Rows from an object dataset>
[start]

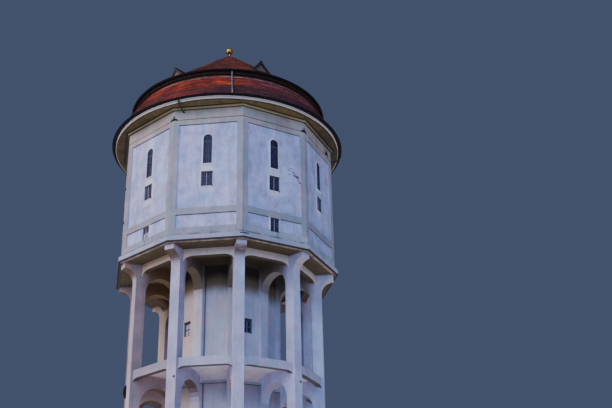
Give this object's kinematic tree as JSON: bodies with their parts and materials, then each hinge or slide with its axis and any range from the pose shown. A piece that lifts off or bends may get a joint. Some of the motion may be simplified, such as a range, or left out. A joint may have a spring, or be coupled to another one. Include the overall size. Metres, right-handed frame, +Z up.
{
  "type": "ten-sided concrete water tower",
  "caption": "Ten-sided plastered water tower: a tank house with a two-tier tiled roof on slender piers, round a stair shaft with open galleries.",
  "frame": {"origin": "on the tower's axis at ground level", "axes": "+Z up along the tower's axis, -Y through the pier on corner 0, which faces the picture's camera best"},
  "size_m": [13.5006, 13.5006, 36.58],
  "materials": {
    "wall_plaster": "weathered lime plaster, off-white, mottled",
    "pier_plaster": "weathered lime plaster, off-white with a lilac cast",
    "concrete": "board-marked concrete, limewashed and stained",
    "moulding": "olive-beige plaster moulding",
    "eaves_boards": "light grey painted fascia with a dark boarded soffit",
    "gutter_metal": "near-black weathered paint",
    "pipe_metal": "light grey weathered zinc paint",
    "red_tiles": "fired clay tiles, orange-red with dark and mossy patches",
    "brown_tiles": "old clay tiles, brown-red with olive lichen",
    "dark_boards": "dark tarred boards",
    "gilding": "gilded, lightly tarnished",
    "window_glass": "dark dusty panes in light painted bars",
    "door_boards": "weathered brown boards"
  },
  "bodies": {
    "root": {"pier_1": "pier_plaster", "pier_2": "pier_plaster", "pier_3": "pier_plaster", "pier_4": "pier_plaster", "pier_5": "pier_plaster", "pier_6": "pier_plaster", "pier_7": "pier_plaster", "pier_8": "pier_plaster", "pier_9": "pier_plaster", "pier_10": "pier_plaster", "shaft_wall_1": "pier_plaster", "shaft_wall_2": "pier_plaster", "shaft_wall_3": "pier_plaster", "shaft_wall_4": "pier_plaster", "shaft_wall_5": "pier_plaster", "shaft_windows_1": "window_glass", "shaft_windows_2": "window_glass", "shaft_windows_3": "window_glass", "ground_floor": "concrete", "entrance_door": "door_boards", "gallery_1": "concrete", "gallery_2": "concrete", "gallery_3": "concrete", "tank_floor": "concrete", "tank_wall_1": "wall_plaster", "tank_wall_2": "wall_plaster", "tank_wall_3": "wall_plaster", "tank_wall_4": "wall_plaster", "tank_wall_5": "wall_plaster", "tank_wall_6": "wall_plaster", "tank_wall_7": "wall_plaster", "tank_wall_8": "wall_plaster", "tank_wall_9": "wall_plaster", "tank_wall_10": "wall_plaster", "tank_windows_upper": "window_glass", "tank_windows_low": "window_glass", "tank_cornice": "moulding", "eaves": "eaves_boards", "lower_gutter": "gutter_metal", "gutter_outlet_1": "gutter_metal", "gutter_outlet_2": "gutter_metal", "gutter_outlet_3": "gutter_metal", "lower_roof": "red_tiles", "upper_eaves": "dark_boards", "upper_gutter": "gutter_metal", "upper_roof": "brown_tiles", "dormer_1": "brown_tiles", "dormer_2": "brown_tiles", "dormer_3": "brown_tiles", "dormer_4": "brown_tiles", "dormer_5": "brown_tiles", "finial": "gilding", "roof_downpipe": "pipe_metal"}
  },
  "joints": []
}
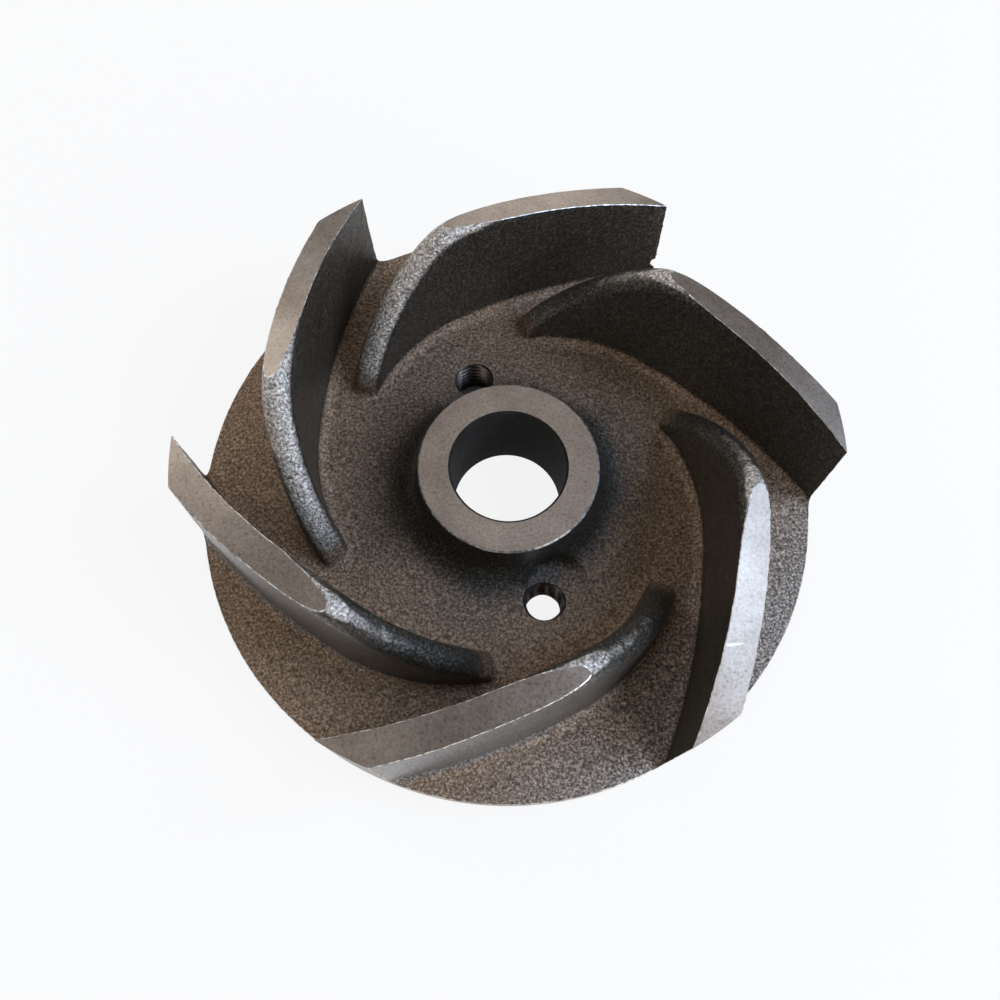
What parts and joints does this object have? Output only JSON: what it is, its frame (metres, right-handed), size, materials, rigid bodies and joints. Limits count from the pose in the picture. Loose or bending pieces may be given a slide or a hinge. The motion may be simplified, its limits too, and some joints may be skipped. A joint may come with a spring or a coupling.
{
  "type": "pump impeller",
  "caption": "Semi-open cast iron pump impeller: a ring of thick backward-curved vanes on a back disc, with a bored hub and tapped puller holes beside it.",
  "frame": {"origin": "on the pump shaft's axis, in the plane of the flat back boss face", "axes": "+Z along the bore axis from the back boss towards the vane side, the side the liquid enters from; +X towards the rim just before the outer end of one vane"},
  "size_m": [0.1396, 0.1396, 0.0441],
  "materials": {
    "cast_iron": "rough dark sand-cast skin, satin grey where turned"
  },
  "bodies": {
    "root": {"impeller": "cast_iron"}
  },
  "joints": []
}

[end]

What this task involves>
Look over the listing. Pull out every line with the string "right" in it.

Exercise result>
Give this object's kinematic tree as JSON: bodies with their parts and materials, then each hinge or slide with its axis and any range from the pose shown. A piece that lifts off or bends may get a joint. Some of the motion may be simplified, such as a range, or left out. A joint may have a spring, or be coupled to another one. Include the overall size. Metres, right-handed frame, +Z up.
What parts and joints does this object have? Output only JSON: what it is, its frame (metres, right-handed), size, materials, rigid bodies and joints. Limits count from the pose in the picture. Loose or bending pieces may be given a slide or a hinge. The motion may be simplified, its limits too, and some joints may be skipped. A joint may come with a spring or a coupling.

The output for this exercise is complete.